Stored data:
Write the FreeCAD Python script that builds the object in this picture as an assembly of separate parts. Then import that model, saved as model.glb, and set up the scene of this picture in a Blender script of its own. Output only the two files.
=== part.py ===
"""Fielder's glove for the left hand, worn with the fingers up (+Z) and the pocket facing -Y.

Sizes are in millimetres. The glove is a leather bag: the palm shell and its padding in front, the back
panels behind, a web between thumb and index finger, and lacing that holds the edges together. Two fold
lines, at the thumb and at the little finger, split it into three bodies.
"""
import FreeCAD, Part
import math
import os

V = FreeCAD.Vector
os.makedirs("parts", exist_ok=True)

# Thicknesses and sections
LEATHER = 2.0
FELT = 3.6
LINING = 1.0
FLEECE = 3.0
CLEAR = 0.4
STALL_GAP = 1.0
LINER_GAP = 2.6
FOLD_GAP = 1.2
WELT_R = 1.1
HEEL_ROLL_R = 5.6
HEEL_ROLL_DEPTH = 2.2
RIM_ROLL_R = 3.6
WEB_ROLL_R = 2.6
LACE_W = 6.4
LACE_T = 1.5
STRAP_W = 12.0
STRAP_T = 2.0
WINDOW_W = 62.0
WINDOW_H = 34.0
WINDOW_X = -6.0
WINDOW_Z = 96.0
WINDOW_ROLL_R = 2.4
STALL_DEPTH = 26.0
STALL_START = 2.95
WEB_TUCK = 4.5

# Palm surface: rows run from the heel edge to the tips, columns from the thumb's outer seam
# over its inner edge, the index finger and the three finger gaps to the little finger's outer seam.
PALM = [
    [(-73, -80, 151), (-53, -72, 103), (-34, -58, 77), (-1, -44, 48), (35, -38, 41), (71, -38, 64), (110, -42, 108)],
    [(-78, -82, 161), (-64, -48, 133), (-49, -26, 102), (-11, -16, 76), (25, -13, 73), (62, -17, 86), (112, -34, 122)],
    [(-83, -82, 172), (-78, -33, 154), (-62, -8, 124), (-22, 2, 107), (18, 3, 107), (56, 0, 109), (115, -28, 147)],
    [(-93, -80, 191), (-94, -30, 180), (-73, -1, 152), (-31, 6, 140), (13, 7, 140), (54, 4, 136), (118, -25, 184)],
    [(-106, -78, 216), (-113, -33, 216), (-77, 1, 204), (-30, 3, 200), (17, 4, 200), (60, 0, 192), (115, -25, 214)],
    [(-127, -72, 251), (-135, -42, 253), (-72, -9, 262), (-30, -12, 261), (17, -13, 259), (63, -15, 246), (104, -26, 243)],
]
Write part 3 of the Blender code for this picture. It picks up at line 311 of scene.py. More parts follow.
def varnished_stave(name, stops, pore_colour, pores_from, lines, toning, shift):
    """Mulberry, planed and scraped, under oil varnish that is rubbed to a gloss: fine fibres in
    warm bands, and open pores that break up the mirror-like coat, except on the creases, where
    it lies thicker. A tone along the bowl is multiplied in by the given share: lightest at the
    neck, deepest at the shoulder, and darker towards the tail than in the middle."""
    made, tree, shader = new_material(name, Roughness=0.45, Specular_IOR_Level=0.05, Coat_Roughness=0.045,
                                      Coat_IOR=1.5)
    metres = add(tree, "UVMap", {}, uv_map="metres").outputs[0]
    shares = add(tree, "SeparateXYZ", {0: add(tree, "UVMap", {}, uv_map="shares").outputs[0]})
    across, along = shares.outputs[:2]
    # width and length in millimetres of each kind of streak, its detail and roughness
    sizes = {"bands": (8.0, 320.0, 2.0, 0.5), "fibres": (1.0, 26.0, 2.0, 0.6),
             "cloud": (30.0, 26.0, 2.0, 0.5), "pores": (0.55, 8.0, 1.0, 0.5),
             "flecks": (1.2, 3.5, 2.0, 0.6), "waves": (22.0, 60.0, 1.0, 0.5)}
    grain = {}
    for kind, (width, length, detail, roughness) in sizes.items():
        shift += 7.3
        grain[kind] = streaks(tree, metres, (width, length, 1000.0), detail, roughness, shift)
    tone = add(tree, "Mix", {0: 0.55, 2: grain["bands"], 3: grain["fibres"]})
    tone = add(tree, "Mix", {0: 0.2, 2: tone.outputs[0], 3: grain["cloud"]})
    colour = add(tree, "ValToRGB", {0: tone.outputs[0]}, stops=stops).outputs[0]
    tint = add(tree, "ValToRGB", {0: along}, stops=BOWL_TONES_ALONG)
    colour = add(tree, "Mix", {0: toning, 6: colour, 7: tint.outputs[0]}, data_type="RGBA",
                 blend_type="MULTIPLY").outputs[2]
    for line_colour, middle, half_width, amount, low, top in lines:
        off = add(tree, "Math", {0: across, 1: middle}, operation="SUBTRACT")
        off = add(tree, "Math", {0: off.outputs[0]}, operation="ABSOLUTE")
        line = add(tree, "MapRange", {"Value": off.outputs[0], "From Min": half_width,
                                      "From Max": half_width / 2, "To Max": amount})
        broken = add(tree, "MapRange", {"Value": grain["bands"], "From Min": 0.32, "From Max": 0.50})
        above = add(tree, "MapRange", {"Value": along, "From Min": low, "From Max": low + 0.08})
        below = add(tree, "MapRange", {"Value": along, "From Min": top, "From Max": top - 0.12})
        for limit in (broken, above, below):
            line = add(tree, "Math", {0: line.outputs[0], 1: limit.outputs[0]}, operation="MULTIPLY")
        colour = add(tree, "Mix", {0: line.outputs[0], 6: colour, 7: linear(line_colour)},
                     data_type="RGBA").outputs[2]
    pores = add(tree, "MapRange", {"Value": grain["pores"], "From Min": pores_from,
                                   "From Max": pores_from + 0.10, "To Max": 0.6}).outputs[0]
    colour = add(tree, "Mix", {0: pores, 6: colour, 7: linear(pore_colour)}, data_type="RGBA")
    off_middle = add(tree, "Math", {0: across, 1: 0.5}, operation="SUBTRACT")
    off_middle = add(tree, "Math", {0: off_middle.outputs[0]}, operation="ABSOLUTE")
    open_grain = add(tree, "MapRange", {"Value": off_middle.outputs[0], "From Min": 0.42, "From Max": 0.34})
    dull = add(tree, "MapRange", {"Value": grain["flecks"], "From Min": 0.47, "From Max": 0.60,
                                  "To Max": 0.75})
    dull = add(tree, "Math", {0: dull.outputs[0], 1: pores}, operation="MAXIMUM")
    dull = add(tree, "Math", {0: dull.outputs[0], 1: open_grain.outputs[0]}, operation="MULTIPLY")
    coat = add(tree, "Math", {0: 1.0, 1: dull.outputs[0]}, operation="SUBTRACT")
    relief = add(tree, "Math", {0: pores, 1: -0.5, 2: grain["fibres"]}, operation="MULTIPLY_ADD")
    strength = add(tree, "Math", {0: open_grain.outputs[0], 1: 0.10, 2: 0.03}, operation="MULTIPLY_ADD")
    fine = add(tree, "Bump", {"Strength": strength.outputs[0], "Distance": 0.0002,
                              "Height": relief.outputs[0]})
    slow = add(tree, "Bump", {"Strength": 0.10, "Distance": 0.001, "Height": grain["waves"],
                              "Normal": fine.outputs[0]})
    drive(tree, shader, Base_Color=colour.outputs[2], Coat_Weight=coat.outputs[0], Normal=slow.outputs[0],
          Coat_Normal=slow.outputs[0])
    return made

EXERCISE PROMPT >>
Copy each record from above exactly, and include every line.

EXERCISE OUTPUT >>
Write the FreeCAD Python script that builds the object in this picture as an assembly of separate parts. Then import that model, saved as model.glb, and set up the scene of this picture in a Blender script of its own. Output only the two files.
=== part.py ===
"""Fielder's glove for the left hand, worn with the fingers up (+Z) and the pocket facing -Y.

Sizes are in millimetres. The glove is a leather bag: the palm shell and its padding in front, the back
panels behind, a web between thumb and index finger, and lacing that holds the edges together. Two fold
lines, at the thumb and at the little finger, split it into three bodies.
"""
import FreeCAD, Part
import math
import os

V = FreeCAD.Vector
os.makedirs("parts", exist_ok=True)

# Thicknesses and sections
LEATHER = 2.0
FELT = 3.6
LINING = 1.0
FLEECE = 3.0
CLEAR = 0.4
STALL_GAP = 1.0
LINER_GAP = 2.6
FOLD_GAP = 1.2
WELT_R = 1.1
HEEL_ROLL_R = 5.6
HEEL_ROLL_DEPTH = 2.2
RIM_ROLL_R = 3.6
WEB_ROLL_R = 2.6
LACE_W = 6.4
LACE_T = 1.5
STRAP_W = 12.0
STRAP_T = 2.0
WINDOW_W = 62.0
WINDOW_H = 34.0
WINDOW_X = -6.0
WINDOW_Z = 96.0
WINDOW_ROLL_R = 2.4
STALL_DEPTH = 26.0
STALL_START = 2.95
WEB_TUCK = 4.5

# Palm surface: rows run from the heel edge to the tips, columns from the thumb's outer seam
# over its inner edge, the index finger and the three finger gaps to the little finger's outer seam.
PALM = [
    [(-73, -80, 151), (-53, -72, 103), (-34, -58, 77), (-1, -44, 48), (35, -38, 41), (71, -38, 64), (110, -42, 108)],
    [(-78, -82, 161), (-64, -48, 133), (-49, -26, 102), (-11, -16, 76), (25, -13, 73), (62, -17, 86), (112, -34, 122)],
    [(-83, -82, 172), (-78, -33, 154), (-62, -8, 124), (-22, 2, 107), (18, 3, 107), (56, 0, 109), (115, -28, 147)],
    [(-93, -80, 191), (-94, -30, 180), (-73, -1, 152), (-31, 6, 140), (13, 7, 140), (54, 4, 136), (118, -25, 184)],
    [(-106, -78, 216), (-113, -33, 216), (-77, 1, 204), (-30, 3, 200), (17, 4, 200), (60, 0, 192), (115, -25, 214)],
    [(-127, -72, 251), (-135, -42, 253), (-72, -9, 262), (-30, -12, 261), (17, -13, 259), (63, -15, 246), (104, -26, 243)],
]
Write part 3 of the Blender code for this picture. It picks up at line 311 of scene.py. More parts follow.
def varnished_stave(name, stops, pore_colour, pores_from, lines, toning, shift):
    """Mulberry, planed and scraped, under oil varnish that is rubbed to a gloss: fine fibres in
    warm bands, and open pores that break up the mirror-like coat, except on the creases, where
    it lies thicker. A tone along the bowl is multiplied in by the given share: lightest at the
    neck, deepest at the shoulder, and darker towards the tail than in the middle."""
    made, tree, shader = new_material(name, Roughness=0.45, Specular_IOR_Level=0.05, Coat_Roughness=0.045,
                                      Coat_IOR=1.5)
    metres = add(tree, "UVMap", {}, uv_map="metres").outputs[0]
    shares = add(tree, "SeparateXYZ", {0: add(tree, "UVMap", {}, uv_map="shares").outputs[0]})
    across, along = shares.outputs[:2]
    # width and length in millimetres of each kind of streak, its detail and roughness
    sizes = {"bands": (8.0, 320.0, 2.0, 0.5), "fibres": (1.0, 26.0, 2.0, 0.6),
             "cloud": (30.0, 26.0, 2.0, 0.5), "pores": (0.55, 8.0, 1.0, 0.5),
             "flecks": (1.2, 3.5, 2.0, 0.6), "waves": (22.0, 60.0, 1.0, 0.5)}
    grain = {}
    for kind, (width, length, detail, roughness) in sizes.items():
        shift += 7.3
        grain[kind] = streaks(tree, metres, (width, length, 1000.0), detail, roughness, shift)
    tone = add(tree, "Mix", {0: 0.55, 2: grain["bands"], 3: grain["fibres"]})
    tone = add(tree, "Mix", {0: 0.2, 2: tone.outputs[0], 3: grain["cloud"]})
    colour = add(tree, "ValToRGB", {0: tone.outputs[0]}, stops=stops).outputs[0]
    tint = add(tree, "ValToRGB", {0: along}, stops=BOWL_TONES_ALONG)
    colour = add(tree, "Mix", {0: toning, 6: colour, 7: tint.outputs[0]}, data_type="RGBA",
                 blend_type="MULTIPLY").outputs[2]
    for line_colour, middle, half_width, amount, low, top in lines:
        off = add(tree, "Math", {0: across, 1: middle}, operation="SUBTRACT")
        off = add(tree, "Math", {0: off.outputs[0]}, operation="ABSOLUTE")
        line = add(tree, "MapRange", {"Value": off.outputs[0], "From Min": half_width,
                                      "From Max": half_width / 2, "To Max": amount})
        broken = add(tree, "MapRange", {"Value": grain["bands"], "From Min": 0.32, "From Max": 0.50})
        above = add(tree, "MapRange", {"Value": along, "From Min": low, "From Max": low + 0.08})
        below = add(tree, "MapRange", {"Value": along, "From Min": top, "From Max": top - 0.12})
        for limit in (broken, above, below):
            line = add(tree, "Math", {0: line.outputs[0], 1: limit.outputs[0]}, operation="MULTIPLY")
        colour = add(tree, "Mix", {0: line.outputs[0], 6: colour, 7: linear(line_colour)},
                     data_type="RGBA").outputs[2]
    pores = add(tree, "MapRange", {"Value": grain["pores"], "From Min": pores_from,
                                   "From Max": pores_from + 0.10, "To Max": 0.6}).outputs[0]
    colour = add(tree, "Mix", {0: pores, 6: colour, 7: linear(pore_colour)}, data_type="RGBA")
    off_middle = add(tree, "Math", {0: across, 1: 0.5}, operation="SUBTRACT")
    off_middle = add(tree, "Math", {0: off_middle.outputs[0]}, operation="ABSOLUTE")
    open_grain = add(tree, "MapRange", {"Value": off_middle.outputs[0], "From Min": 0.42, "From Max": 0.34})
    dull = add(tree, "MapRange", {"Value": grain["flecks"], "From Min": 0.47, "From Max": 0.60,
                                  "To Max": 0.75})
    dull = add(tree, "Math", {0: dull.outputs[0], 1: pores}, operation="MAXIMUM")
    dull = add(tree, "Math", {0: dull.outputs[0], 1: open_grain.outputs[0]}, operation="MULTIPLY")
    coat = add(tree, "Math", {0: 1.0, 1: dull.outputs[0]}, operation="SUBTRACT")
    relief = add(tree, "Math", {0: pores, 1: -0.5, 2: grain["fibres"]}, operation="MULTIPLY_ADD")
    strength = add(tree, "Math", {0: open_grain.outputs[0], 1: 0.10, 2: 0.03}, operation="MULTIPLY_ADD")
    fine = add(tree, "Bump", {"Strength": strength.outputs[0], "Distance": 0.0002,
                              "Height": relief.outputs[0]})
    slow = add(tree, "Bump", {"Strength": 0.10, "Distance": 0.001, "Height": grain["waves"],
                              "Normal": fine.outputs[0]})
    drive(tree, shader, Base_Color=colour.outputs[2], Coat_Weight=coat.outputs[0], Normal=slow.outputs[0],
          Coat_Normal=slow.outputs[0])
    return made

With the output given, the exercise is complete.